<<<<
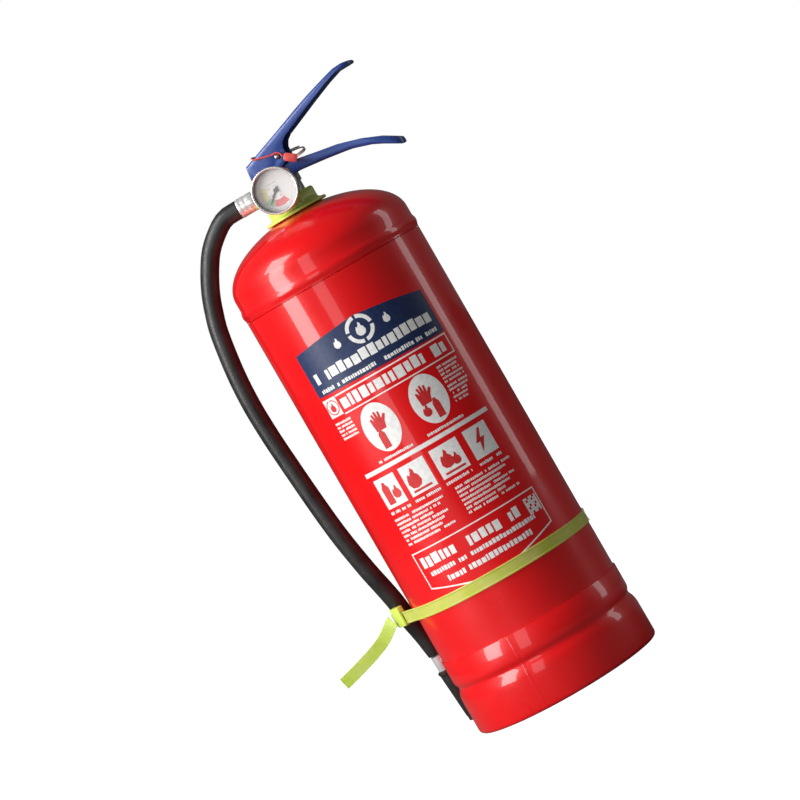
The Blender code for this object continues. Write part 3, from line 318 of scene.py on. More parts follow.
def lathe(name, profile, steps, material, angle=30):
    """Extrudes a ring through a profile of (radius, height), and joins its last ring to its first."""
    bpy.ops.object.select_all(action="DESELECT")
    radius, height = profile[0]
    bpy.ops.mesh.primitive_circle_add(vertices=steps, radius=radius, location=(0, 0, 0))
    made = bpy.context.active_object
    made.name = made.data.name = name
    bpy.ops.object.mode_set(mode="EDIT")
    bpy.ops.mesh.select_all(action="SELECT")
    bpy.ops.transform.translate(value=(0, 0, height))
    for next_radius, next_height in profile[1:]:
        bpy.ops.mesh.extrude_edges_move()
        bpy.ops.transform.translate(value=(0, 0, next_height - height))
        bpy.ops.transform.resize(value=(next_radius / radius, next_radius / radius, 1))
        radius, height = next_radius, next_height
    bpy.ops.mesh.select_all(action="DESELECT")
    bpy.ops.mesh.select_mode(type="EDGE")
    bpy.ops.mesh.select_non_manifold()
    bpy.ops.mesh.bridge_edge_loops()
    bpy.ops.mesh.select_all(action="SELECT")
    bpy.ops.mesh.remove_doubles(threshold=1e-6)
    bpy.ops.mesh.normals_make_consistent(inside=False)
    bpy.ops.object.mode_set(mode="OBJECT")
    made.data.materials.append(material)
    bpy.ops.object.shade_smooth_by_angle(angle=math.radians(angle))
    return made


def put(obj, matrix):
    """Moves a finished mesh to its place, and leaves its object at the origin."""
    obj.data.transform(matrix)
    obj.matrix_world = Matrix.Identity(4)
    return obj


def pointing(direction, at):
    """A placing whose local Z points in a direction."""
    turned = Vector((0, 0, 1)).rotation_difference(Vector(direction))
    return Matrix.Translation(Vector(at)) @ turned.to_matrix().to_4x4()


def rides(obj, body, slot, *nodes):
    """The piece rides on a body and stands for CAD nodes. The slot is not used."""
    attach(obj, body)
    if nodes:
        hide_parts(*nodes)


plated = Paint("bright_plating", (0.92, 0.91, 0.90), 0.3, 0.55)
plated.set("Roughness", plated.ramp(plated.noise(180, 4), 0.3, 0.75, 0.22, 0.38))
plated.bump(plated.noise(500, 3), 0.00002, 0.4)

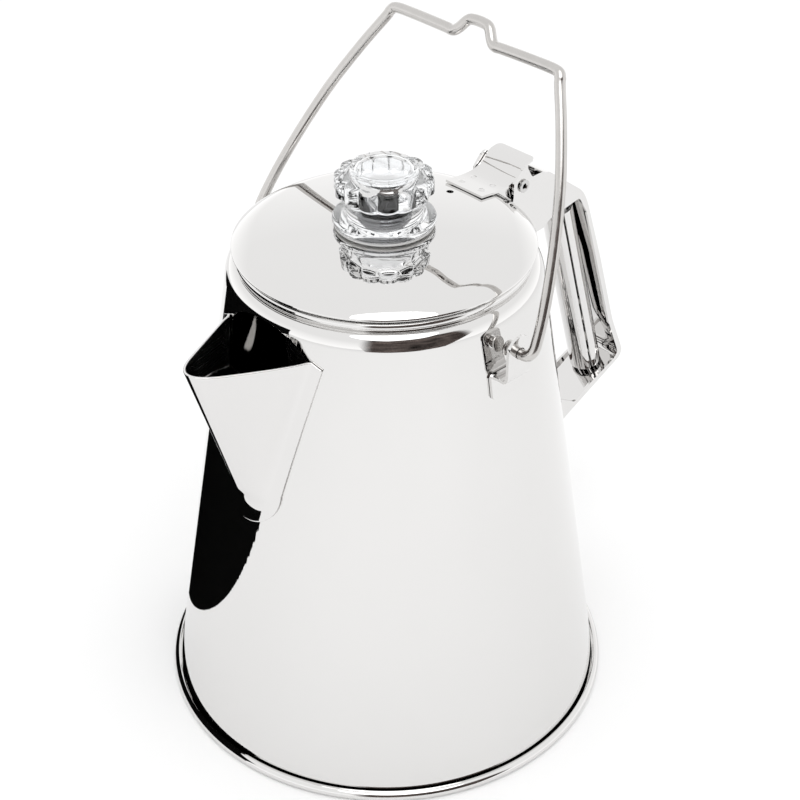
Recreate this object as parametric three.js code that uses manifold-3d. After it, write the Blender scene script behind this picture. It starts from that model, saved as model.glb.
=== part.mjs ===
// Stainless camping percolator: conical pot, V spout, hinged lid with a clear knob, wire bail,
// pressed side handle with a tubular grip, and the pump tube and coffee basket inside.
// Millimetres. The origin is the centre of the base, +Z is up, the spout points to -X,
// the side handle and the lid hinge are on +X, and the bail turns about the Y direction.

import * as THREE from "three";
import { mergeVertices } from "three/addons/utils/BufferGeometryUtils.js";
import { ConvexGeometry } from "three/addons/geometries/ConvexGeometry.js";
import Module from "manifold-3d";

const wasm = await Module();
wasm.setup();

// ---------------------------------------------------------------- driving dimensions
const GAP = 0.3; // between pieces that touch on the real pot
const SHEET = 1.2; // pressed steel sheet
const ROUND = 48; // sides of the large round pieces

// pot wall: a straight cone that ends in a shoulder and a rolled rim
const WALL_LOW = { r: 120.6, z: 5 };
const WALL_TOP = { r: 81.1, z: 259 };
const WALL_FOOT_Z = 1.6;
const RIM = { r: 73.6, z: 268.3, bead: 2.2 };
const NECK = { r: 74.5, z: 266.1 };

// base: flat disc with a rolled seam round it
const BASE_THICK = 1.3;
const SEAM = { r: 122.2, bead: 2.8 };

// spout
const SPOUT_TOP_Z = 248.5;
const SPOUT_NOSE_Z = 255.7;
const SPOUT_LOW_Z = 157;
const SPOUT_TOP = { nose: 129.9, nose_r: 3.7, half: 31 };
const SPOUT_LOW = { nose: 98.6, nose_r: 6, half: 14 };
const FLANGE = 5.5; // weld flange beside the spout
const WINDOW_LOW_Z = 224; // pouring window in the wall behind the spout
const WINDOW_TOP_Z = 261;
const STRAINER = { r: 1.9, pitch: 9, rows: 5, low_z: 172 };

// lid
const LID_R = 77.3;
const LID_CROWN = 283.4; // top of the dome
const LID_DOME_R = 504.5; // radius of the dome
const LID_EDGE = 4.2; // radius of the rounded edge
const HEM_Z = 272.3;
const SLEEVE = { r: 70.2, low_z: 262, top_z: 276.9, lip_r: 60, sheet: 1 };
const VENT = { x: 50.2, y: 3.2, r: 1.9 };

// lid hinge: leaf on the lid, ears inside the handle's cheeks, tubular pin
const HINGE = { x: 86.8, z: 277.7 };
const LEAF = {
  front_x: 57, front_z: 280.5, seat_x: 70, seat_z: 279.05, half: 13, sheet: 1.2,
  rise_x: 80, bend_x: 91, bend_z: 287.2, tip_x: 98, tip_z: 288.2,
};
const PIN = { r: 2.6, bore: 1.4, head: 3.6, half: 16.2, head_thick: 0.9 };
const PIN_HOLE = 2.9;

// knob
const COLLAR = { r_in: 12, r_out: 13.9, low_z: 280.2, top_z: 292.8, flange_r: 18, flange_thick: 1.3 };
const WASHER = { r_in: 14.6, r_out: 25.5, low_z: 283.5, thick: 1.5 };
const KNOB = { low_z: 285.35, flange_r: 26.3, neck_r: 19.8, lobe_r: 25, valley_r: 22.6, lobes: 14 };
const KNOB_RING = { low_z: 301, top_z: 311 };
const KNOB_TOP = { r: 16, z: 315.3 };

// bail
const BAIL_Z = 249; // pivot height
const BAIL_TILT = 28.4; // degrees from upright, towards the handle
const WIRE_R = 2.8;
const BAIL = { leg_y: 100, head_y: 86.4, corner_y: 56.3, bar: 129.8, hump: 8.3, hump_half: 11.3 };
const BRACKET = {
  half: 11.25, low_z: 223.4, top_z: 237, lug_y: 93.8, lug_half: 8, ledge_z: 233.4, lug_top: 258.5,
};
const BRACKET_SHEET = 1.6;
const BRACKET_HOLE = 3.3;

// side handle: one channel pressed from sheet, its web outside and its flanges facing the pot
const HANDLE_HALF = 14.9;
const HANDLE_SHEET = 1.5;
const GRIP = { r: 9.2, sheet: 1.2, low: [167.6, 124.9], top: [132.1, 243], seam: 22, slit: 1.2 };

// pump, basket and spreader
const TUBE = { r: 4, bore: 3.2, low_z: 9, top_z: 281 };
const FOOT = { r: 34, sheet: 1, neck_top: 46, cone_top: 36, rim_z: 6.5, notch: 5 };
const STOP = { z: 158, height: 7, r: 8.5 };
const BASKET = { low_r: 49.5, top_r: 52.5, low_z: 170, top_z: 246, sheet: 1, bead: 1.5 };
const HUB = { r_in: 4.4, r_out: 5.6, top_z: 243 };
const SPREADER = { r: 53.4, thick: 1, z: 249.4, tube_r: 5.1, tube_top: 257 };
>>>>
What you will do: Exact output of every entry is required.

Written solution:
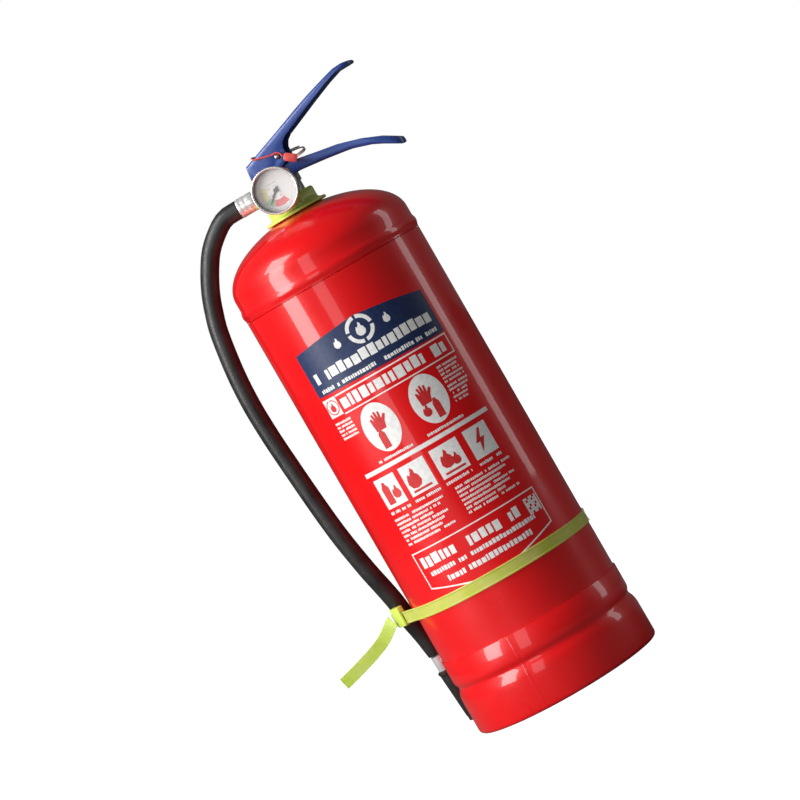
The Blender code for this object continues. Write part 3, from line 318 of scene.py on. More parts follow.
def lathe(name, profile, steps, material, angle=30):
    """Extrudes a ring through a profile of (radius, height), and joins its last ring to its first."""
    bpy.ops.object.select_all(action="DESELECT")
    radius, height = profile[0]
    bpy.ops.mesh.primitive_circle_add(vertices=steps, radius=radius, location=(0, 0, 0))
    made = bpy.context.active_object
    made.name = made.data.name = name
    bpy.ops.object.mode_set(mode="EDIT")
    bpy.ops.mesh.select_all(action="SELECT")
    bpy.ops.transform.translate(value=(0, 0, height))
    for next_radius, next_height in profile[1:]:
        bpy.ops.mesh.extrude_edges_move()
        bpy.ops.transform.translate(value=(0, 0, next_height - height))
        bpy.ops.transform.resize(value=(next_radius / radius, next_radius / radius, 1))
        radius, height = next_radius, next_height
    bpy.ops.mesh.select_all(action="DESELECT")
    bpy.ops.mesh.select_mode(type="EDGE")
    bpy.ops.mesh.select_non_manifold()
    bpy.ops.mesh.bridge_edge_loops()
    bpy.ops.mesh.select_all(action="SELECT")
    bpy.ops.mesh.remove_doubles(threshold=1e-6)
    bpy.ops.mesh.normals_make_consistent(inside=False)
    bpy.ops.object.mode_set(mode="OBJECT")
    made.data.materials.append(material)
    bpy.ops.object.shade_smooth_by_angle(angle=math.radians(angle))
    return made


def put(obj, matrix):
    """Moves a finished mesh to its place, and leaves its object at the origin."""
    obj.data.transform(matrix)
    obj.matrix_world = Matrix.Identity(4)
    return obj


def pointing(direction, at):
    """A placing whose local Z points in a direction."""
    turned = Vector((0, 0, 1)).rotation_difference(Vector(direction))
    return Matrix.Translation(Vector(at)) @ turned.to_matrix().to_4x4()


def rides(obj, body, slot, *nodes):
    """The piece rides on a body and stands for CAD nodes. The slot is not used."""
    attach(obj, body)
    if nodes:
        hide_parts(*nodes)


plated = Paint("bright_plating", (0.92, 0.91, 0.90), 0.3, 0.55)
plated.set("Roughness", plated.ramp(plated.noise(180, 4), 0.3, 0.75, 0.22, 0.38))
plated.bump(plated.noise(500, 3), 0.00002, 0.4)

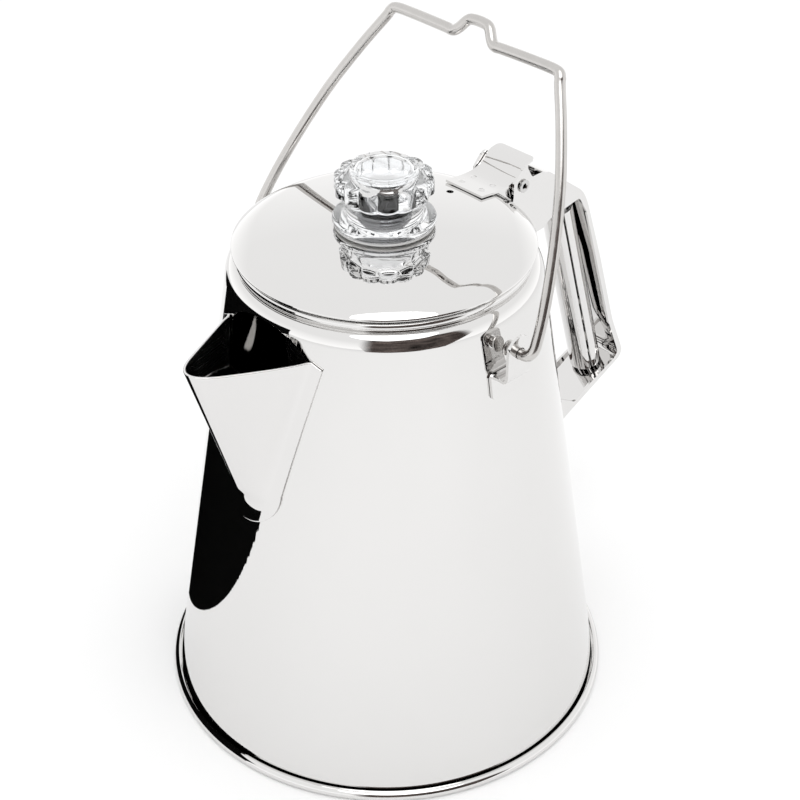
Recreate this object as parametric three.js code that uses manifold-3d. After it, write the Blender scene script behind this picture. It starts from that model, saved as model.glb.
=== part.mjs ===
// Stainless camping percolator: conical pot, V spout, hinged lid with a clear knob, wire bail,
// pressed side handle with a tubular grip, and the pump tube and coffee basket inside.
// Millimetres. The origin is the centre of the base, +Z is up, the spout points to -X,
// the side handle and the lid hinge are on +X, and the bail turns about the Y direction.

import * as THREE from "three";
import { mergeVertices } from "three/addons/utils/BufferGeometryUtils.js";
import { ConvexGeometry } from "three/addons/geometries/ConvexGeometry.js";
import Module from "manifold-3d";

const wasm = await Module();
wasm.setup();

// ---------------------------------------------------------------- driving dimensions
const GAP = 0.3; // between pieces that touch on the real pot
const SHEET = 1.2; // pressed steel sheet
const ROUND = 48; // sides of the large round pieces

// pot wall: a straight cone that ends in a shoulder and a rolled rim
const WALL_LOW = { r: 120.6, z: 5 };
const WALL_TOP = { r: 81.1, z: 259 };
const WALL_FOOT_Z = 1.6;
const RIM = { r: 73.6, z: 268.3, bead: 2.2 };
const NECK = { r: 74.5, z: 266.1 };

// base: flat disc with a rolled seam round it
const BASE_THICK = 1.3;
const SEAM = { r: 122.2, bead: 2.8 };

// spout
const SPOUT_TOP_Z = 248.5;
const SPOUT_NOSE_Z = 255.7;
const SPOUT_LOW_Z = 157;
const SPOUT_TOP = { nose: 129.9, nose_r: 3.7, half: 31 };
const SPOUT_LOW = { nose: 98.6, nose_r: 6, half: 14 };
const FLANGE = 5.5; // weld flange beside the spout
const WINDOW_LOW_Z = 224; // pouring window in the wall behind the spout
const WINDOW_TOP_Z = 261;
const STRAINER = { r: 1.9, pitch: 9, rows: 5, low_z: 172 };

// lid
const LID_R = 77.3;
const LID_CROWN = 283.4; // top of the dome
const LID_DOME_R = 504.5; // radius of the dome
const LID_EDGE = 4.2; // radius of the rounded edge
const HEM_Z = 272.3;
const SLEEVE = { r: 70.2, low_z: 262, top_z: 276.9, lip_r: 60, sheet: 1 };
const VENT = { x: 50.2, y: 3.2, r: 1.9 };

// lid hinge: leaf on the lid, ears inside the handle's cheeks, tubular pin
const HINGE = { x: 86.8, z: 277.7 };
const LEAF = {
  front_x: 57, front_z: 280.5, seat_x: 70, seat_z: 279.05, half: 13, sheet: 1.2,
  rise_x: 80, bend_x: 91, bend_z: 287.2, tip_x: 98, tip_z: 288.2,
};
const PIN = { r: 2.6, bore: 1.4, head: 3.6, half: 16.2, head_thick: 0.9 };
const PIN_HOLE = 2.9;

// knob
const COLLAR = { r_in: 12, r_out: 13.9, low_z: 280.2, top_z: 292.8, flange_r: 18, flange_thick: 1.3 };
const WASHER = { r_in: 14.6, r_out: 25.5, low_z: 283.5, thick: 1.5 };
const KNOB = { low_z: 285.35, flange_r: 26.3, neck_r: 19.8, lobe_r: 25, valley_r: 22.6, lobes: 14 };
const KNOB_RING = { low_z: 301, top_z: 311 };
const KNOB_TOP = { r: 16, z: 315.3 };

// bail
const BAIL_Z = 249; // pivot height
const BAIL_TILT = 28.4; // degrees from upright, towards the handle
const WIRE_R = 2.8;
const BAIL = { leg_y: 100, head_y: 86.4, corner_y: 56.3, bar: 129.8, hump: 8.3, hump_half: 11.3 };
const BRACKET = {
  half: 11.25, low_z: 223.4, top_z: 237, lug_y: 93.8, lug_half: 8, ledge_z: 233.4, lug_top: 258.5,
};
const BRACKET_SHEET = 1.6;
const BRACKET_HOLE = 3.3;

// side handle: one channel pressed from sheet, its web outside and its flanges facing the pot
const HANDLE_HALF = 14.9;
const HANDLE_SHEET = 1.5;
const GRIP = { r: 9.2, sheet: 1.2, low: [167.6, 124.9], top: [132.1, 243], seam: 22, slit: 1.2 };

// pump, basket and spreader
const TUBE = { r: 4, bore: 3.2, low_z: 9, top_z: 281 };
const FOOT = { r: 34, sheet: 1, neck_top: 46, cone_top: 36, rim_z: 6.5, notch: 5 };
const STOP = { z: 158, height: 7, r: 8.5 };
const BASKET = { low_r: 49.5, top_r: 52.5, low_z: 170, top_z: 246, sheet: 1, bead: 1.5 };
const HUB = { r_in: 4.4, r_out: 5.6, top_z: 243 };
const SPREADER = { r: 53.4, thick: 1, z: 249.4, tube_r: 5.1, tube_top: 257 };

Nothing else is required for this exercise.